Davis fait donc partie des principaux acteurs du blues urbain, d’autant qu’on le retrouvera ensuite aux côtés de Sonny Boy Williamson I, Memphis Minnie, Lonnie Johnson et d’autres encore. Ce qui ne l’empêche pas de mener une carrière personnelle, d’autant qu’il est très capable de chanter, certes d’une drôle de voix acidulée qui peut surprendre de prime abord (une voix qui évoluera avec l’âge avec ensuite une approche plus « cool blues »…) Ainsi, le 7 avril 1938, il enregistre pour Vocalion deux faces puis deux autres le 9 mai. Sur ces quatre chansons, il est accompagné de George Barnes, qui joue de la guitare électrique, quasiment une première dans l’histoire de blues car Barnes avait initié cette technique très peu auparavant, le 1er mars 1938 avec Big Bill Broonzy (mon article du 17 juillet 2023). Il faut d’ailleurs souligner les interventions absolument lumineuses de Barnes…
Jusqu’en 1952, Davis gravera au total vingt-deux faces dont les huit dernières à Paris pour le label Vogue (le 5 février). Une séance menée lors d’une tournée en Europe (une première pour un pianiste de blues) en compagnie de Big Bill Broonzy, avec lequel il réalise quatre chansons chez Black and Blue le 29 mars à Anvers, Belgique. Même s’il n’enregistre plus durant des années, Davis poursuit des tournées lucratives sur le Vieux Continent. Dans les années 1970 et jusqu’à son décès en 1985, il reprend toutefois les chemins des studios et sort une dizaine d’albums.

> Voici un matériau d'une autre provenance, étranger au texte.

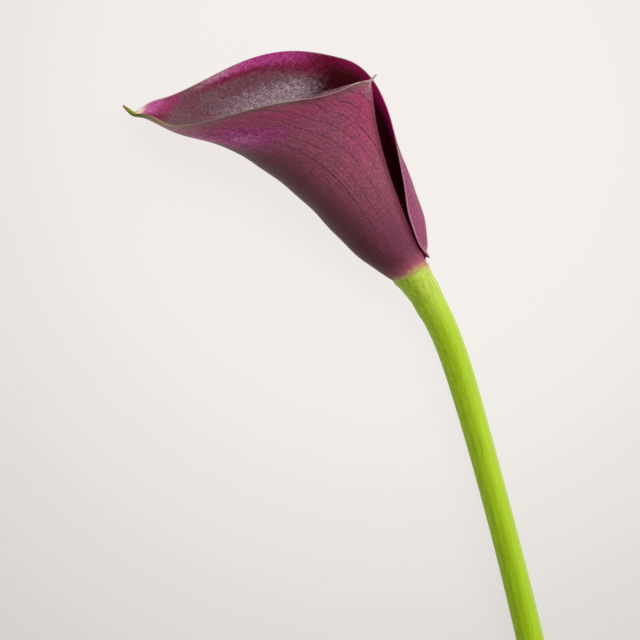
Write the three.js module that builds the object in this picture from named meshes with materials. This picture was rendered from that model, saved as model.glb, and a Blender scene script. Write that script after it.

Tous ne sont pas inoubliables car il a tendance à se répéter, mais outre ses faces historiques rassemblées par Document (« Complete Recorded Works in Chronological Order – Vol 1 – 1938-1952 »), je vous recommande « Stompin’ on a Saturday Night » (Alligator, 1977, un « condensé » d’un disque de 1973), « The Incomparable » (Oldie Blues, 1974) et « Blind John Davis » (L+R Records, 1983). Blind John Davis nous a quittés le 12 octobre 1985 à l’âge de soixante-et-onze ans.
Terminons comme d’habitude avec quelques chansons en écoute.
– Sold it to the devil en 1937 par Merline Johnson (The Yas Yas Girl). Première apparition sur disque de Davis (au piano).
– My old Lizzie en 1937 par Jazz Gillum (Bill Gillum and his Jazz Boys) avec Davis au piano et Big Bill à la guitare.
– You’re more than a palace to me en 1937 par Tampa Red avec Davis au piano.
– Jersey cow blues en 1938 par Blind John Davis (George Barnes à la guitare électrique !).
– Honey babe en 1948 par Blind John Davis.
– Rockin’ in boogie en 1952 par Blind John Davis.
– Got the world on a string en 1973 par Blind John Davis.
– Boogie woogie on Saint Louis blues en 1974 par Blind John Davis.
– When the blues birds come out to sing en 1983 par Blind John Davis.